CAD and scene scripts

* BEGIN *

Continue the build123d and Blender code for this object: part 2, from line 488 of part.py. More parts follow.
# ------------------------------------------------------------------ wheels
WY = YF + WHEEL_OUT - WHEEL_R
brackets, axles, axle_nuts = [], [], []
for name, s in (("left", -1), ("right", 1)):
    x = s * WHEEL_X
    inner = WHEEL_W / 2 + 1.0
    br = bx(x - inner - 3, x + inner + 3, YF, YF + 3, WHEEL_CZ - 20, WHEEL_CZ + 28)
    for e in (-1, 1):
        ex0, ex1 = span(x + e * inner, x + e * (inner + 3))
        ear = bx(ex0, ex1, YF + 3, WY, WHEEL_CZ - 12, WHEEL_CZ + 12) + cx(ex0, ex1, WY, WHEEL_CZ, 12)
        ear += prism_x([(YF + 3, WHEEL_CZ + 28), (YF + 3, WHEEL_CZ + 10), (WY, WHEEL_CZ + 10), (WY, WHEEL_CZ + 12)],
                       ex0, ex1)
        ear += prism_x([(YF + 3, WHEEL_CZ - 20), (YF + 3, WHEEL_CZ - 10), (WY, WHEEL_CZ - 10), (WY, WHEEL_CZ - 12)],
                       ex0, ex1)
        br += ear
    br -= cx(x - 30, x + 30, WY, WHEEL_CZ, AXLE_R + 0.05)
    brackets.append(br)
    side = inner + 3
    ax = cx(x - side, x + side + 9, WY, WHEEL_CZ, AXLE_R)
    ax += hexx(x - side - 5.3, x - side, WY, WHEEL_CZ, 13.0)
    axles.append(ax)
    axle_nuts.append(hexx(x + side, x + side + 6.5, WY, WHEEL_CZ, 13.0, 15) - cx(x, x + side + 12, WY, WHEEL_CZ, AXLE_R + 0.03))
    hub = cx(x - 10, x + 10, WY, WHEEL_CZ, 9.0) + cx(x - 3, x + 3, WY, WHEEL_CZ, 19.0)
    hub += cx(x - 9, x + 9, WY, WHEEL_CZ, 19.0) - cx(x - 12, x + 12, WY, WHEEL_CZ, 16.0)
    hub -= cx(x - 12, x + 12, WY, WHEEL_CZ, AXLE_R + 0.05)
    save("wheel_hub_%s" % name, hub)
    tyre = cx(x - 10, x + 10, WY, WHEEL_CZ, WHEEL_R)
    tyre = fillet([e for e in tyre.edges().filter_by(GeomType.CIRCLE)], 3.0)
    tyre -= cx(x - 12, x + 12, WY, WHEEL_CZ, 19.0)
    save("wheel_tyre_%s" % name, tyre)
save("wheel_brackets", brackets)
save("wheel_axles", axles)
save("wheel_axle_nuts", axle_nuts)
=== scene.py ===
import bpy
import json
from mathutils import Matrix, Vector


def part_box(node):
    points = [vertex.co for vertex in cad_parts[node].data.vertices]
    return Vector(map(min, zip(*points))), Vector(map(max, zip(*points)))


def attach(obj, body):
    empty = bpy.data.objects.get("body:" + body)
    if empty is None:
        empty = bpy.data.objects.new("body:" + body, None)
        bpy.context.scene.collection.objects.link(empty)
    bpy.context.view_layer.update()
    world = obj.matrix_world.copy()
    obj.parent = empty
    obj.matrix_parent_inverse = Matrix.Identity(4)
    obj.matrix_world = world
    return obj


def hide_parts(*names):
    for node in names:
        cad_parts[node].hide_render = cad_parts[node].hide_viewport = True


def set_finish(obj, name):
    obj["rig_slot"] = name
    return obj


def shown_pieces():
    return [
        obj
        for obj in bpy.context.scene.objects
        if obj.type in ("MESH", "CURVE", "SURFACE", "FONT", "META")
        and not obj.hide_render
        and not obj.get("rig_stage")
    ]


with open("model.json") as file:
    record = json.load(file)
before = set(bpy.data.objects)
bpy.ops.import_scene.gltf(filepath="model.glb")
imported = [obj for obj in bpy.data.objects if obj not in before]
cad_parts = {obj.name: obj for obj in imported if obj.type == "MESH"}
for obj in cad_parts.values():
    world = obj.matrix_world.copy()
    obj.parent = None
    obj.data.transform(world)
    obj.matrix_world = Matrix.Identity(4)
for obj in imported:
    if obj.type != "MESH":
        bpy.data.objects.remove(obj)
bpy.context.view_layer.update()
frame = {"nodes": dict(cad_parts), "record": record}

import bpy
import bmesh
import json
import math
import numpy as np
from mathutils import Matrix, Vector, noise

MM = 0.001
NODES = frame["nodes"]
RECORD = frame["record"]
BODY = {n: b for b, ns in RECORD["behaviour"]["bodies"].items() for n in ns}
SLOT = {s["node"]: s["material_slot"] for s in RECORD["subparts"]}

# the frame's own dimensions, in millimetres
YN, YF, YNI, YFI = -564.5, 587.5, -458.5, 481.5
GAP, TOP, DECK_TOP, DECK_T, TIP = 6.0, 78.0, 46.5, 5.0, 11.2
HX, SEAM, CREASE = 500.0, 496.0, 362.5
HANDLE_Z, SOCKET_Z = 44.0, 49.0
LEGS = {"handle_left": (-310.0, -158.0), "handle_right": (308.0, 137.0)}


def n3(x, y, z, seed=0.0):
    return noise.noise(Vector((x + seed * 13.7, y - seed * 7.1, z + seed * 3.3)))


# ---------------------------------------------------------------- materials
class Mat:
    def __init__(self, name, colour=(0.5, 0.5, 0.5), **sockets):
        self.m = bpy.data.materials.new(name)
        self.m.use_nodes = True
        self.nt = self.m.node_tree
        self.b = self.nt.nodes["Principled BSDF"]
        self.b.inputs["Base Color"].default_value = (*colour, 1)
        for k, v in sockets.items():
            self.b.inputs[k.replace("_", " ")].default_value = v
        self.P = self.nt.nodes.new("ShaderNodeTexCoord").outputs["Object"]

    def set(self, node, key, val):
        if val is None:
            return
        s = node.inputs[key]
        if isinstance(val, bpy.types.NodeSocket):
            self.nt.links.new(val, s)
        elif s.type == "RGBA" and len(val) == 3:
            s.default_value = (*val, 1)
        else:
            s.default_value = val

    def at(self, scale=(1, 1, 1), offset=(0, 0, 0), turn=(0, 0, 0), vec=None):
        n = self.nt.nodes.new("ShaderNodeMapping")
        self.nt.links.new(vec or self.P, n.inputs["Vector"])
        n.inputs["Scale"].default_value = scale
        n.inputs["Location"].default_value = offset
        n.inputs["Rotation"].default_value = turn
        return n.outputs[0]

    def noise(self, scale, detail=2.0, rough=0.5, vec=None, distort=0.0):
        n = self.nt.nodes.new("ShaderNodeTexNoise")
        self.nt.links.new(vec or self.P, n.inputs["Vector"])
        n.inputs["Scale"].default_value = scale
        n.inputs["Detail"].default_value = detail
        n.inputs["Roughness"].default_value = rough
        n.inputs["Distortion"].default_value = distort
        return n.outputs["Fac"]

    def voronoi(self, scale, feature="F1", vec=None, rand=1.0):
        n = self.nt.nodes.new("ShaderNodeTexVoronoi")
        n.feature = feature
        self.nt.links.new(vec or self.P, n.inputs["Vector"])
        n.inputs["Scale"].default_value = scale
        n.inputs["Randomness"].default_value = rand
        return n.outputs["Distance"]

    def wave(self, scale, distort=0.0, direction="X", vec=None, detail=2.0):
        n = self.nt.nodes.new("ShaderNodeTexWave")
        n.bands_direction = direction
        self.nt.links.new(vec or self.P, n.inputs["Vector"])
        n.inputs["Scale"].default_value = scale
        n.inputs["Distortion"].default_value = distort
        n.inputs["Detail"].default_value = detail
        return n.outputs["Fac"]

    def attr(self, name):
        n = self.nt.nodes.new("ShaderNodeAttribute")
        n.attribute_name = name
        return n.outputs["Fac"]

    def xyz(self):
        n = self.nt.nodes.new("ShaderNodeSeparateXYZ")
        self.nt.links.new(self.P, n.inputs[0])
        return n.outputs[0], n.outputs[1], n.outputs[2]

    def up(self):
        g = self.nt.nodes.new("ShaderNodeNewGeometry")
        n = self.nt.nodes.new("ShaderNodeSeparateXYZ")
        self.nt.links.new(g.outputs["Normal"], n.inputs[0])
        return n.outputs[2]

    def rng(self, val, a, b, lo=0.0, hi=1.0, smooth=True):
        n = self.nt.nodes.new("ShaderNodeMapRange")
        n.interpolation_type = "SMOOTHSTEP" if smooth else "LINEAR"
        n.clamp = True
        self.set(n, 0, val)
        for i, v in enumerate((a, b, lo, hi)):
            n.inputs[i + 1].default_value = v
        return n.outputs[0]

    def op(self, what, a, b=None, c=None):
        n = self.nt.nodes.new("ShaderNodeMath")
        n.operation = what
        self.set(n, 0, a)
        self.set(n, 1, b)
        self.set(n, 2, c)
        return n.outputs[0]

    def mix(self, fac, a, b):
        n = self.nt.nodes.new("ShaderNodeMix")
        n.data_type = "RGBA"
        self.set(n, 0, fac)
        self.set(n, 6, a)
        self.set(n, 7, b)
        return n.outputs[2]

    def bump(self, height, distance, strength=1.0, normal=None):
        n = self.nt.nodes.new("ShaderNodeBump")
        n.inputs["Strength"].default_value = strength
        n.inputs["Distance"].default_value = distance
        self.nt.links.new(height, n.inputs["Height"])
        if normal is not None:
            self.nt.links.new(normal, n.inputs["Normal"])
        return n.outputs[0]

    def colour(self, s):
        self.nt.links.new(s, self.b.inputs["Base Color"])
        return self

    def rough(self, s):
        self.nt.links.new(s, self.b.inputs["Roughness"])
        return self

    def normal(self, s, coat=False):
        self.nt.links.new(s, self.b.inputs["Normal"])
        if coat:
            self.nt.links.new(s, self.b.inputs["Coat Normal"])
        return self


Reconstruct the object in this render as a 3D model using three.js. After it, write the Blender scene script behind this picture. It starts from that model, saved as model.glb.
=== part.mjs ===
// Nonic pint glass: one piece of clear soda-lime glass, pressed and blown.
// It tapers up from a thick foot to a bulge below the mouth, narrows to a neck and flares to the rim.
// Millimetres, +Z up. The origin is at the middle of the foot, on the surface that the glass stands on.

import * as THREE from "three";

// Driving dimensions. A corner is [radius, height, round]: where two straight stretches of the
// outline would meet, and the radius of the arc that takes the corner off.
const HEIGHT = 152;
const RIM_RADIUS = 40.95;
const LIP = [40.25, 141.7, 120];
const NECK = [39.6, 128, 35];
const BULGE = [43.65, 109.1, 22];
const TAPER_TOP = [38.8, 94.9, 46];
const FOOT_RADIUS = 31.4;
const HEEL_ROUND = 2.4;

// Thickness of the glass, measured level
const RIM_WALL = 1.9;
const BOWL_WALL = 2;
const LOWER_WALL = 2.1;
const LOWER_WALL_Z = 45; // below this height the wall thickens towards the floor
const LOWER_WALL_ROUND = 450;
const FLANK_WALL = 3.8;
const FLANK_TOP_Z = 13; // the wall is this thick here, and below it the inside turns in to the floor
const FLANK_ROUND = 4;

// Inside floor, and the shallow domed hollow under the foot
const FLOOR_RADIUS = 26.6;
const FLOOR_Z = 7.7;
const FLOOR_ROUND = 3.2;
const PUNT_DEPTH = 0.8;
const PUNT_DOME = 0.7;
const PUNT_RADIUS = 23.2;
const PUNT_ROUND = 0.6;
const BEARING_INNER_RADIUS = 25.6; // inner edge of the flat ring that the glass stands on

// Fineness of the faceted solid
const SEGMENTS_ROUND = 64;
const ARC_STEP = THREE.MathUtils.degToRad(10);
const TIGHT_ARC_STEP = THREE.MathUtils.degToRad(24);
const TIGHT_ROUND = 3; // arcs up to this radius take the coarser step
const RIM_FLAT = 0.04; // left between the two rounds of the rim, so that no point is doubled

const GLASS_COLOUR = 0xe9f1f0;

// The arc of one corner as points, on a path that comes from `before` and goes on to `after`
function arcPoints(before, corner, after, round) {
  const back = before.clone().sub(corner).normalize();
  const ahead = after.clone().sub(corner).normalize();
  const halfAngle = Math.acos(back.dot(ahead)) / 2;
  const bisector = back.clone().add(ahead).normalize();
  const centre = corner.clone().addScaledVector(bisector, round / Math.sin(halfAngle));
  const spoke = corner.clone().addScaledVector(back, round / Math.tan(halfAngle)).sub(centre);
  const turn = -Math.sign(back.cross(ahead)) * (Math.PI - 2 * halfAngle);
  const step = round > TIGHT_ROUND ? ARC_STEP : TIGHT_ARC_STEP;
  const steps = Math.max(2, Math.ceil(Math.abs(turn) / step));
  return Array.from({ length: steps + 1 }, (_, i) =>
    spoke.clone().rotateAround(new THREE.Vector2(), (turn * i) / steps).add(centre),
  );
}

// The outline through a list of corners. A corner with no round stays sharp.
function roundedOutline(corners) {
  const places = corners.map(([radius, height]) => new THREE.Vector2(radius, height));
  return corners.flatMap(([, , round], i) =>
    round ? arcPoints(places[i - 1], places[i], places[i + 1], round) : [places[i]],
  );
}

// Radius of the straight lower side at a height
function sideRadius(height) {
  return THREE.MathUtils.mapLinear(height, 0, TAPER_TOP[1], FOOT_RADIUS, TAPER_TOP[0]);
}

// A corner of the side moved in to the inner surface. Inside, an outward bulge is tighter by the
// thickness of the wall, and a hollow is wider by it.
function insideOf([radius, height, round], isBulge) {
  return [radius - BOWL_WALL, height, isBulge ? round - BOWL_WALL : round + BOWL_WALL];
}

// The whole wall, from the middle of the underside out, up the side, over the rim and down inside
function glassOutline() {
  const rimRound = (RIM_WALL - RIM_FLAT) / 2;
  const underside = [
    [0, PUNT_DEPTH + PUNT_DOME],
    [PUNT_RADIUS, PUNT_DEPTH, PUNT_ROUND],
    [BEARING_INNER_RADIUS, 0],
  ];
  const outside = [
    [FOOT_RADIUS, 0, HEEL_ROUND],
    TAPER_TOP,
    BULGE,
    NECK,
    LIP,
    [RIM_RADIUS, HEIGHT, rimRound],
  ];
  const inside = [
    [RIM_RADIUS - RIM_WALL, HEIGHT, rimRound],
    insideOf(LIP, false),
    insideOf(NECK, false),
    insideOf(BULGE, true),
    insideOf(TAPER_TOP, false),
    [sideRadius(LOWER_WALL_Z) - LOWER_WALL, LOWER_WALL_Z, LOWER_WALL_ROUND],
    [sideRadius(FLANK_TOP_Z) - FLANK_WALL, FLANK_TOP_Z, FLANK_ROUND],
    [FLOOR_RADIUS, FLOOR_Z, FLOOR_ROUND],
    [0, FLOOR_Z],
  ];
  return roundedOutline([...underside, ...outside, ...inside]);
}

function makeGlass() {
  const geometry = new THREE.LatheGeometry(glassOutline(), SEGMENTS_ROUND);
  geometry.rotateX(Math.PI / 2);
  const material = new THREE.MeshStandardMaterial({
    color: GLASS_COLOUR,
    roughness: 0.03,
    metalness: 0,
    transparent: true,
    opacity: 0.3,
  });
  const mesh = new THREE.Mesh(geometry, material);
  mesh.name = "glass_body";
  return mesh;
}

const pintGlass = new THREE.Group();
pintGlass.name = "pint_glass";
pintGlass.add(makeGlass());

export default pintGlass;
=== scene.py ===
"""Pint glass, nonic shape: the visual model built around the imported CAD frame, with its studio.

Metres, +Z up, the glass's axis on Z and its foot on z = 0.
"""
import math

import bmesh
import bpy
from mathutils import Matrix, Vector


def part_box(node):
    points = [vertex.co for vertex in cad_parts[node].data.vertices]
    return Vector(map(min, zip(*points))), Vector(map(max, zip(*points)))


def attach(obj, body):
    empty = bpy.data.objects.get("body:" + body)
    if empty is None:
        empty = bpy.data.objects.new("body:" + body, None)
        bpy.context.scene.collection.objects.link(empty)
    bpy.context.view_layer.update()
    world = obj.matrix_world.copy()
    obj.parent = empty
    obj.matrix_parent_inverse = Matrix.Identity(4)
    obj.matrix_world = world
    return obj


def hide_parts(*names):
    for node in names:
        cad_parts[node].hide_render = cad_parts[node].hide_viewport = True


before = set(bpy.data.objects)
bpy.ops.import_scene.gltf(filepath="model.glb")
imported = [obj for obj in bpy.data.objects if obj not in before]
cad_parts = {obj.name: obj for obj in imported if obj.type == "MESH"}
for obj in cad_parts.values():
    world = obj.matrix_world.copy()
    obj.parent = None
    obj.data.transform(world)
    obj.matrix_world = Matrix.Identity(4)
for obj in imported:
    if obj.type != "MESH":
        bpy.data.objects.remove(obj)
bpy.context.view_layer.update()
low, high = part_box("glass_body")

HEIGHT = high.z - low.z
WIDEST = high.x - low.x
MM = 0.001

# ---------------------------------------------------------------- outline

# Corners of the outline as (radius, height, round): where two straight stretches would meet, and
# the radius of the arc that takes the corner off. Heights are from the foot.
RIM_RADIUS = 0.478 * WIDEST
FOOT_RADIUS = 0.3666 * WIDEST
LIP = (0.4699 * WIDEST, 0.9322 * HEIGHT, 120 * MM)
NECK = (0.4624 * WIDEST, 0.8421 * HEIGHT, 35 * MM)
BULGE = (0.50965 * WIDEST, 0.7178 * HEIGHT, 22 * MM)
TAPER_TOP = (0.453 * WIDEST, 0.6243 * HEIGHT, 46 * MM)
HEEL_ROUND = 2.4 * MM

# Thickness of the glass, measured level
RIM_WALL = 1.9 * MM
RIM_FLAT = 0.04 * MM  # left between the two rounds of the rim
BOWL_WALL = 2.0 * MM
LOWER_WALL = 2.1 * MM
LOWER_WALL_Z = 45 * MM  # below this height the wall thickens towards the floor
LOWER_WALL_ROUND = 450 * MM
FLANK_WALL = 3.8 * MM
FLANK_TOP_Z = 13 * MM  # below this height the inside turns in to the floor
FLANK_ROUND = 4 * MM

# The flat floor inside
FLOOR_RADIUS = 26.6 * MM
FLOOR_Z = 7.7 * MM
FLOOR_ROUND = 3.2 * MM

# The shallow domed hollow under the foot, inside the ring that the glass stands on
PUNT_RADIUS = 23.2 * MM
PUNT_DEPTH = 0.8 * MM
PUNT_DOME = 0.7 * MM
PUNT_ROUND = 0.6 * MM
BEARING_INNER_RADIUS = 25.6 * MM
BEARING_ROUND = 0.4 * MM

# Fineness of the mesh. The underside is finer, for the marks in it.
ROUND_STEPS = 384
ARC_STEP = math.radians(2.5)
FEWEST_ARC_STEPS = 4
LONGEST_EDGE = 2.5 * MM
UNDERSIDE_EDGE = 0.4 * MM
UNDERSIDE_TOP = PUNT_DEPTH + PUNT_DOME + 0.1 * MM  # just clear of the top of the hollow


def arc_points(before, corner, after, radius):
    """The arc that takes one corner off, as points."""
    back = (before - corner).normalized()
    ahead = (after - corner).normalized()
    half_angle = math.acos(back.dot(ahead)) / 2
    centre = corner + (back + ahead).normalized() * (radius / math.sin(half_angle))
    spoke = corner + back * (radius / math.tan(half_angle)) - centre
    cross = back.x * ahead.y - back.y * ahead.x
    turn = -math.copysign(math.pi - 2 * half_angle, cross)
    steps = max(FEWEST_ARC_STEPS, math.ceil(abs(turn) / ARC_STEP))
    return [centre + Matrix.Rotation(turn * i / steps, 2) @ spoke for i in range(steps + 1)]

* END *

What do the lines above say from the one containing "tyre = fillet([e" down to the one containing "from mathutils import Matrix, Vector, noise"? Return them exactly, both end lines included, and only them.

    tyre = fillet([e for e in tyre.edges().filter_by(GeomType.CIRCLE)], 3.0)
    tyre -= cx(x - 12, x + 12, WY, WHEEL_CZ, 19.0)
    save("wheel_tyre_%s" % name, tyre)
save("wheel_brackets", brackets)
save("wheel_axles", axles)
save("wheel_axle_nuts", axle_nuts)
=== scene.py ===
import bpy
import json
from mathutils import Matrix, Vector


def part_box(node):
    points = [vertex.co for vertex in cad_parts[node].data.vertices]
    return Vector(map(min, zip(*points))), Vector(map(max, zip(*points)))


def attach(obj, body):
    empty = bpy.data.objects.get("body:" + body)
    if empty is None:
        empty = bpy.data.objects.new("body:" + body, None)
        bpy.context.scene.collection.objects.link(empty)
    bpy.context.view_layer.update()
    world = obj.matrix_world.copy()
    obj.parent = empty
    obj.matrix_parent_inverse = Matrix.Identity(4)
    obj.matrix_world = world
    return obj


def hide_parts(*names):
    for node in names:
        cad_parts[node].hide_render = cad_parts[node].hide_viewport = True


def set_finish(obj, name):
    obj["rig_slot"] = name
    return obj


def shown_pieces():
    return [
        obj
        for obj in bpy.context.scene.objects
        if obj.type in ("MESH", "CURVE", "SURFACE", "FONT", "META")
        and not obj.hide_render
        and not obj.get("rig_stage")
    ]


with open("model.json") as file:
    record = json.load(file)
before = set(bpy.data.objects)
bpy.ops.import_scene.gltf(filepath="model.glb")
imported = [obj for obj in bpy.data.objects if obj not in before]
cad_parts = {obj.name: obj for obj in imported if obj.type == "MESH"}
for obj in cad_parts.values():
    world = obj.matrix_world.copy()
    obj.parent = None
    obj.data.transform(world)
    obj.matrix_world = Matrix.Identity(4)
for obj in imported:
    if obj.type != "MESH":
        bpy.data.objects.remove(obj)
bpy.context.view_layer.update()
frame = {"nodes": dict(cad_parts), "record": record}

import bpy
import bmesh
import json
import math
import numpy as np
from mathutils import Matrix, Vector, noise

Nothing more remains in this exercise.